When does $P(A|B) = P(B|A)$? If A and B are events, when does $P(A|B) = P(B|A)$?
If it is not always true, please provide a counter example as I cannot.
 A: Too long for a comment. They are almost never the same. In fact $$P(A\mid B) = \frac{P(A\cap B)}{P(B)} = \frac{P(A)}{P(B)}\frac{P(A\cap B)}{P(A)}=P(B\mid A) \frac{P(A)}{P(B)}$$ so they will be equal if and only if $P(A) = P(B)$ or $P(A\cap B) = 0$.

I'm guessing this question has come from confusion over the definition of $P(A\mid B)$. This is the probability that an event $A$ occurs given that we know that another event $B$ occurs.

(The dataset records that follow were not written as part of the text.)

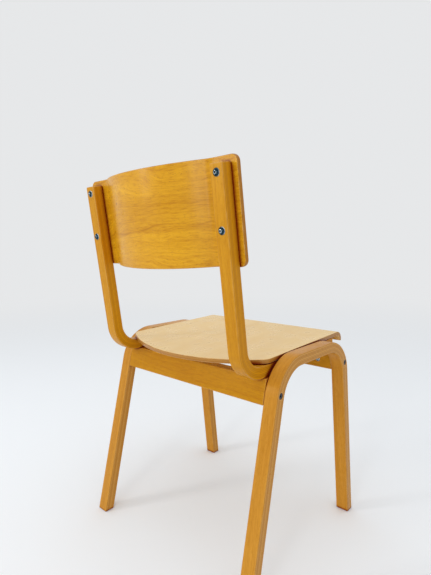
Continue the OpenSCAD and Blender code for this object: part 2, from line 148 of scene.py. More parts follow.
def bar(name, low, high):
    """A block between two corners, left open in edit mode."""
    bpy.ops.object.select_all(action="DESELECT")
    low, high = Vector(low), Vector(high)
    bpy.ops.mesh.primitive_cube_add(size=1, location=(low + high) / 2, scale=high - low)
    piece = bpy.context.active_object
    piece.name = piece.data.name = name
    bpy.ops.object.transform_apply(location=True, rotation=True, scale=True)
    bpy.ops.object.mode_set(mode="EDIT")
    return piece


def end_face(piece, point, along):
    """Selects the flat end at a point that faces along a direction."""
    point, along = Vector(point), Vector(along).normalized()

    def is_end(face):
        return (face.normal.dot(along) > 0.999
                and abs((face.calc_center_median() - point).dot(along)) < 0.2 * MM)

    choose(piece, "faces", is_end)


def extrude(move):
    bpy.ops.mesh.extrude_region_move(TRANSFORM_OT_translate={"value": Vector(move)})


def sweep(centre, axis, angle, steps):
    """Spins the selected end by a right-handed angle, which the operator takes the other way."""
    bpy.ops.mesh.spin(steps=steps, angle=-angle, center=centre, axis=axis)


def cut(point, normal):
    """Cuts the whole piece with a plane and drops what lies on the normal's side."""
    bpy.ops.mesh.select_all(action="SELECT")
    bpy.ops.mesh.bisect(plane_co=point, plane_no=normal, use_fill=True, clear_outer=True)


def score(point, normal):
    """Adds a line of edges where a plane crosses the piece."""
    bpy.ops.mesh.select_all(action="SELECT")
    bpy.ops.mesh.bisect(plane_co=point, plane_no=normal)


def close(piece):
    """Merges doubles, turns every face outwards and leaves edit mode."""
    bpy.ops.mesh.select_all(action="SELECT")
    bpy.ops.mesh.remove_doubles(threshold=0.01 * MM)
    bpy.ops.mesh.normals_make_consistent(inside=False)
    bpy.ops.object.mode_set(mode="OBJECT")
    return piece


def put(piece, matrix):
    """Moves a piece into place and leaves its place in its mesh."""
    pick(piece)
    piece.matrix_world = matrix
    bpy.ops.object.transform_apply(location=True, rotation=True, scale=True)
    return piece


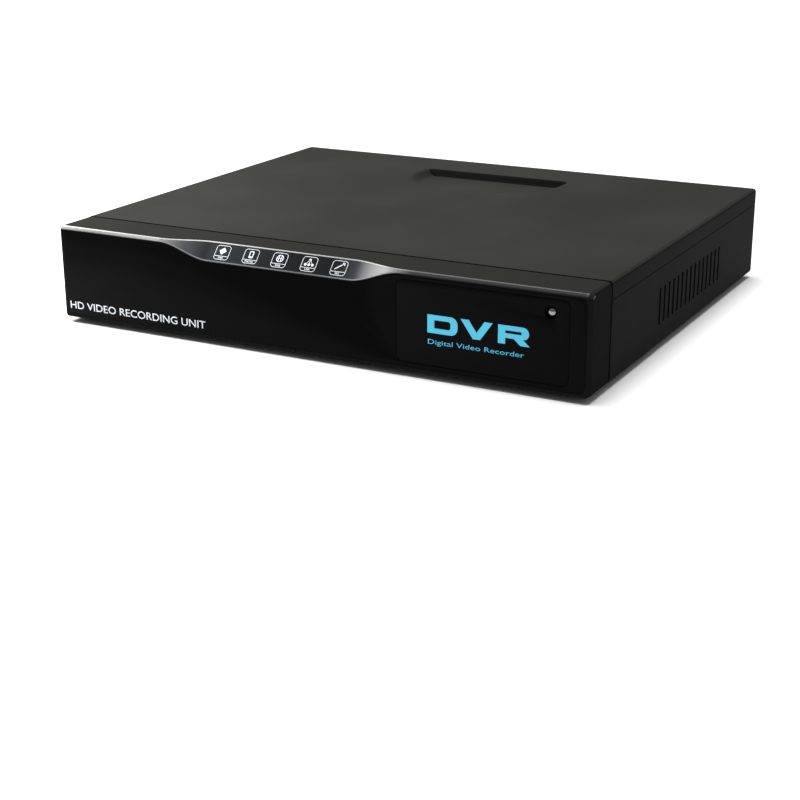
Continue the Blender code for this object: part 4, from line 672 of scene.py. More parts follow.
IN_TIP = (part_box("audio_in_shell_1")[1].y - PANEL_Y) / MM
IN_SHELL = [(4.0, -6.0), (4.0, 1.8), (4.15, 2.0), (4.15, IN_TIP - 0.6), (4.0, IN_TIP - 0.15),
            (3.8, IN_TIP), (3.55, IN_TIP - 0.1), (3.45, IN_TIP - 0.5), (3.45, -6.0)]
IN_NOSE = [(0, -6.0), (3.25, -6.0), (3.25, IN_TIP - 0.9), (3.05, IN_TIP - 0.55), (2.05, IN_TIP - 0.55),
           (1.88, IN_TIP - 0.8), (1.88, IN_TIP - 6.0), (0, IN_TIP - 6.0)]
finish(NODES["audio_in_housing"], moulded("black_housing", "#101011", "#0a0a0b", 0.5))
for number in (1, 2, 3, 4):
    at = seat(f"audio_in_shell_{number}")
    sleeve = turned(f"phono_sleeve_{number}", IN_SHELL, at)
    finish(sleeve, bright_nickel)
    tie(sleeve, "recorder", "nickel", f"audio_in_shell_{number}")
    upper = number in (1, 3)
    nose = turned(f"phono_nose_{number}", IN_NOSE, at, 32)
    finish(nose, white_nose if upper else red_nose)
    tie(nose, "recorder", "white_plastic" if upper else "red_plastic", f"audio_in_insulator_{number}")
    # A dark red disc deep in the bore: a painted shade for the hole.
    back = turned(f"phono_bore_painted_shade_{number}", [(0, IN_TIP - 5.9), (1.8, IN_TIP - 5.9),
                                              (1.8, IN_TIP - 3.2), (0, IN_TIP - 3.2)], at, 24)
    finish(back, maroon_painted_shade)
    tie(back, "recorder", "black_plastic")

# ---- Monitor, digital video, network and USB sockets ------------------------------------------
# Drawn steel shells, tin plated, round moulded inserts. The network socket and two USB sockets
# share one folded shield, with a yellow and a green light pipe beside the latch.
tin = plated("tin_plated_shield", "#c9c8c4", "#aeaca6", 0.3)
screw_steel = plated("zinc_plated_steel", "#a19e97", "#716d66", 0.26)
for name in ("vga_shell", "hdmi_shell", "power_pin"):
    finish(NODES[name], bright_nickel)


def take_away(piece, cutter):
    """Cuts one piece's shape out of another and removes it."""
    cut = piece.modifiers.new("cut", "BOOLEAN")
    cut.operation, cut.solver, cut.object = "DIFFERENCE", "EXACT", cutter
    bpy.context.view_layer.objects.active = piece
    bpy.ops.object.modifier_apply(modifier=cut.name)
    bpy.data.meshes.remove(cutter.data)


def along_y(radius, y0, y1, centre, sides):
    """A cylinder or a prism along Y, in mm from a centre given in metres."""
    bpy.ops.mesh.primitive_cylinder_add(vertices=sides, radius=radius * MM, depth=(y1 - y0) * MM)
    piece = bpy.context.object
    way = Matrix.Translation(Vector(centre) + Vector((0, (y0 + y1) / 2, 0)) * MM)
    piece.data.transform(way @ Matrix.Rotation(math.pi / 2, 4, "X"))
    return piece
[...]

For example, if $A$ is the event that I roll a $4$ on a regular $6$-sided dice, and $B$ is the event that the number I roll is even, then $P(A\mid B)$ is the probability that I roll a $4$ given that I know that my roll was even; my roll can be one of $2,4$ and $6$ so the answer is $\frac 13$.
As such, in order for $P(A\mid B)$ and $P(B\mid A)$ to be equal there would have to be a strange relationship between $A$ and $B$ - either the probabilities of the events happening would have to be be equal, or we would need $P(A\mid B) = P(B\mid A) = 0$.

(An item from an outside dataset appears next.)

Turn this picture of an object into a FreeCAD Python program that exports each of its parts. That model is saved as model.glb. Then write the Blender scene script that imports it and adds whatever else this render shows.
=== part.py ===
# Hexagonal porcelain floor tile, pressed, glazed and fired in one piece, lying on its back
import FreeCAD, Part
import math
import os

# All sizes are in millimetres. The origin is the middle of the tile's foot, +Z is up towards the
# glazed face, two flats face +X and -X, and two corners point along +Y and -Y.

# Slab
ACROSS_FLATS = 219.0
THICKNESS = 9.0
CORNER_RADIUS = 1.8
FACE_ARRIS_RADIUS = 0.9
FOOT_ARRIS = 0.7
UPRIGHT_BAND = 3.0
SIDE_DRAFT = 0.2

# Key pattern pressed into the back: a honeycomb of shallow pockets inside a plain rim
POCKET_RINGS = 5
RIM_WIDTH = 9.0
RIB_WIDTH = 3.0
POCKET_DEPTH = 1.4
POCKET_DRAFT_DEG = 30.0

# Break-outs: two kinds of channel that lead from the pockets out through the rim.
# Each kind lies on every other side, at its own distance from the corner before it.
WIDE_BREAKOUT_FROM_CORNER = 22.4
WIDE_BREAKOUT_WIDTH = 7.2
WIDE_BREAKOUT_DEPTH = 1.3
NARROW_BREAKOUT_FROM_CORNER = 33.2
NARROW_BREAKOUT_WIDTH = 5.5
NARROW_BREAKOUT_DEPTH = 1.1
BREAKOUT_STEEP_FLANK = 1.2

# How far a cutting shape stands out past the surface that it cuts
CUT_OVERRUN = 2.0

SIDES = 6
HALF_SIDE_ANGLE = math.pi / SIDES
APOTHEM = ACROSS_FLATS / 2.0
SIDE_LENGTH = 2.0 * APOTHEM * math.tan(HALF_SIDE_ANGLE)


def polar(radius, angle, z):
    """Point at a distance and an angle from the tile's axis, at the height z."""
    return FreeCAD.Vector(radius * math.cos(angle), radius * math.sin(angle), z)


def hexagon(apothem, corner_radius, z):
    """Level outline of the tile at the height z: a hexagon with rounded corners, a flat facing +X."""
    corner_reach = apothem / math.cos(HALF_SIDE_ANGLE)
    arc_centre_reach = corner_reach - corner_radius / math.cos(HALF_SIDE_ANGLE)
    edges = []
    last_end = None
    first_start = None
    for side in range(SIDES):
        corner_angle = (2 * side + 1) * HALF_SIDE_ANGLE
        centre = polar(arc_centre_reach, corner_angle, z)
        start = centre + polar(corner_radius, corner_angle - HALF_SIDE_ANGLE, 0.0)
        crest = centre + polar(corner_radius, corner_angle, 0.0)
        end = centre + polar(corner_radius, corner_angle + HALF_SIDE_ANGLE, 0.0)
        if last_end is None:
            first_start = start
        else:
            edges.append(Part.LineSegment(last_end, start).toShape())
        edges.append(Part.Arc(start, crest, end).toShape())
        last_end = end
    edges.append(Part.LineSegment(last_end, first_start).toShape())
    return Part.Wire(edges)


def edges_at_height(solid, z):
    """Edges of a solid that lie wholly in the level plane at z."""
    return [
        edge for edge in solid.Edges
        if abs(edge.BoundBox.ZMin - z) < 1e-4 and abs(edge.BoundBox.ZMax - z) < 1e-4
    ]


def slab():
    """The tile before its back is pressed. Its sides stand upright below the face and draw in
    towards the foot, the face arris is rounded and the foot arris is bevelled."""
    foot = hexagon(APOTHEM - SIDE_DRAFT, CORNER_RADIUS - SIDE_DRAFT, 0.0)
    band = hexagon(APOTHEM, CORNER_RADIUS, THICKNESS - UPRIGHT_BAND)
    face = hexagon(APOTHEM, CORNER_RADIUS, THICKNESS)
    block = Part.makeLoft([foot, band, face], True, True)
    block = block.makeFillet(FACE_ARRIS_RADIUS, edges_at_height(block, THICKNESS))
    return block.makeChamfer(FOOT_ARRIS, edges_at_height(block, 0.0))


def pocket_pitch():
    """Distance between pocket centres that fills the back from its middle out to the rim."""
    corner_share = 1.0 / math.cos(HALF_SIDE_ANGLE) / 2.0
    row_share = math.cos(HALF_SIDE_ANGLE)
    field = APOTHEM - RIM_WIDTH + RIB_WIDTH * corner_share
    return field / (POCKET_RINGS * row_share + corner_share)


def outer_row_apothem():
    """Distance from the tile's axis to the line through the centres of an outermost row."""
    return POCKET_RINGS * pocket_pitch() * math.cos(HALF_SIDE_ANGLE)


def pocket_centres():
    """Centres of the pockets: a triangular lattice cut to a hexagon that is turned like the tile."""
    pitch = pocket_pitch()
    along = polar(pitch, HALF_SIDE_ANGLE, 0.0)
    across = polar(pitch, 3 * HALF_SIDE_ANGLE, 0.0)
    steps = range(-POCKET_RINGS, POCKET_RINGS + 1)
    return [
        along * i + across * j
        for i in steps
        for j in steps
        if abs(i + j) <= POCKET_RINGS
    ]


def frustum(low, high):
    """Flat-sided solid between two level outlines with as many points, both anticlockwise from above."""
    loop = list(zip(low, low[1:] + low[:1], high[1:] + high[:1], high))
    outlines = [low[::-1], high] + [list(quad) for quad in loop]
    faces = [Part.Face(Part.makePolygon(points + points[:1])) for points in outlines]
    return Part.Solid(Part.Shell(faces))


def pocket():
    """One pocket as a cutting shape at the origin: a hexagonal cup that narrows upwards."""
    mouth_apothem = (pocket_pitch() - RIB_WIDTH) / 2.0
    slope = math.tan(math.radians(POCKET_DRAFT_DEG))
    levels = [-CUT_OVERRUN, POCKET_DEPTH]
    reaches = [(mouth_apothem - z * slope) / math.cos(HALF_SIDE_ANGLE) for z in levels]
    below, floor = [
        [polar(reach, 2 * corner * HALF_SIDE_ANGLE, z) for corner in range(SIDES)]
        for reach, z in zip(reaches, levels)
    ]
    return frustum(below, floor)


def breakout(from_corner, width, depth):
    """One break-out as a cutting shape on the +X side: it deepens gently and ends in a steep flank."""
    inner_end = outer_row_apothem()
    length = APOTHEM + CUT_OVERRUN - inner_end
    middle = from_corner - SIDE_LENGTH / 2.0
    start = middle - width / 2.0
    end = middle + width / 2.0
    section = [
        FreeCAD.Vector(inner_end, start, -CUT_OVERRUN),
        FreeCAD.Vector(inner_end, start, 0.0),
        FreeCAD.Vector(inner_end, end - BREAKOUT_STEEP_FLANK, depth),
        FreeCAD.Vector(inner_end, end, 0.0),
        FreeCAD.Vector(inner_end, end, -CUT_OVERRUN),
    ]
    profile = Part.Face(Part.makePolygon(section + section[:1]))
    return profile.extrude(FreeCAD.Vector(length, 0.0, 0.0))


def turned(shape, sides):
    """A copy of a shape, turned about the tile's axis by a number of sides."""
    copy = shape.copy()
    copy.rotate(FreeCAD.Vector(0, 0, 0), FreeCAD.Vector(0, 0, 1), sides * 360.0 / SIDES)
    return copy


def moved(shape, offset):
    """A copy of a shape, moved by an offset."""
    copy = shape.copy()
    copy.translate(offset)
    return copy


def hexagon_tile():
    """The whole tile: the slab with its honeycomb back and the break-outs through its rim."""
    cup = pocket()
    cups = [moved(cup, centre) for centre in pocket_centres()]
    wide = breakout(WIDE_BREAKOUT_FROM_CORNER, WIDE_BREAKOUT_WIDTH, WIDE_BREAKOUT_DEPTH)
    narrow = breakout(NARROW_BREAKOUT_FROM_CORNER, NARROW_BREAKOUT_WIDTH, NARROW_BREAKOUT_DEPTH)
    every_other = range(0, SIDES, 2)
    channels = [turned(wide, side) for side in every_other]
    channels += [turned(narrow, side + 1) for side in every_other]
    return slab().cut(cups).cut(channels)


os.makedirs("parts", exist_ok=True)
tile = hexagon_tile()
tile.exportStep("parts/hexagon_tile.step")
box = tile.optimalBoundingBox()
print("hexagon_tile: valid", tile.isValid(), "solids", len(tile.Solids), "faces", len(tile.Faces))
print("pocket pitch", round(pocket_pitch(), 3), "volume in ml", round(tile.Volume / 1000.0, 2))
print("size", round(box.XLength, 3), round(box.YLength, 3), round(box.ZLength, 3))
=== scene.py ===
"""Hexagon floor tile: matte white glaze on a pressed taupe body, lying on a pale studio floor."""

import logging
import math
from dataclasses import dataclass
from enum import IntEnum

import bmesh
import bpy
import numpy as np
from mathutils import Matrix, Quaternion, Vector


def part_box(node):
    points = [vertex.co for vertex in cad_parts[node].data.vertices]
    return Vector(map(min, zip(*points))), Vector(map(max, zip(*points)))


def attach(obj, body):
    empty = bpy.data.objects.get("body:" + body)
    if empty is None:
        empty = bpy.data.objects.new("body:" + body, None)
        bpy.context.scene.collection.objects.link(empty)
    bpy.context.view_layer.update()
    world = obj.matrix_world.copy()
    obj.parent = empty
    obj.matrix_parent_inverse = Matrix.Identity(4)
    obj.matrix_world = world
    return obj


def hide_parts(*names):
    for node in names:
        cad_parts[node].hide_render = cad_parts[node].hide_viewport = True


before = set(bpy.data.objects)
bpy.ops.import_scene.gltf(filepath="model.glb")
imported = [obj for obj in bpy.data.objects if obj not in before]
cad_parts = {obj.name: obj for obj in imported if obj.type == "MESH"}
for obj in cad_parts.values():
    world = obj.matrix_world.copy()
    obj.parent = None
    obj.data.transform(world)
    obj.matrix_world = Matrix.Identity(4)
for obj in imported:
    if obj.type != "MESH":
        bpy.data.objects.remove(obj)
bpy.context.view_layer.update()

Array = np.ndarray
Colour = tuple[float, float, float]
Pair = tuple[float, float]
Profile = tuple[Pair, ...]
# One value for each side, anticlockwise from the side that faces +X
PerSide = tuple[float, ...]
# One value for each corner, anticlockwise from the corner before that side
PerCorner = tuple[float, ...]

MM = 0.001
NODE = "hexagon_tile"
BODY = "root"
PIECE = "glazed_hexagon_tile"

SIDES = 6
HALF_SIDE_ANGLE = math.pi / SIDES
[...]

A: You have $$P(A|B) = {P(A\cap B)\over P(B)},$$
and 
$$P(B|A) = {P(A\cap B)\over P(A)}.$$
What happens when you set these equal?  
A: You have a general identity that $P(A|B)P(B)=P(A\cap B)=P(B|A)P(B)$.
Counter example to $P(A|B)=P(B|A)$: throw a regular dice once, let $A$ be the event of landing $2$ and $B$ the event of landing an even number. Then, $P(A|B)=\frac{1}{3}$ whereas $P(B|A)=1$.
A: $P(A|B)=\frac{P(A\cap B)}{P(B)}$.
Now do the same for $P(B|A)$ and set them equal.  What can you say?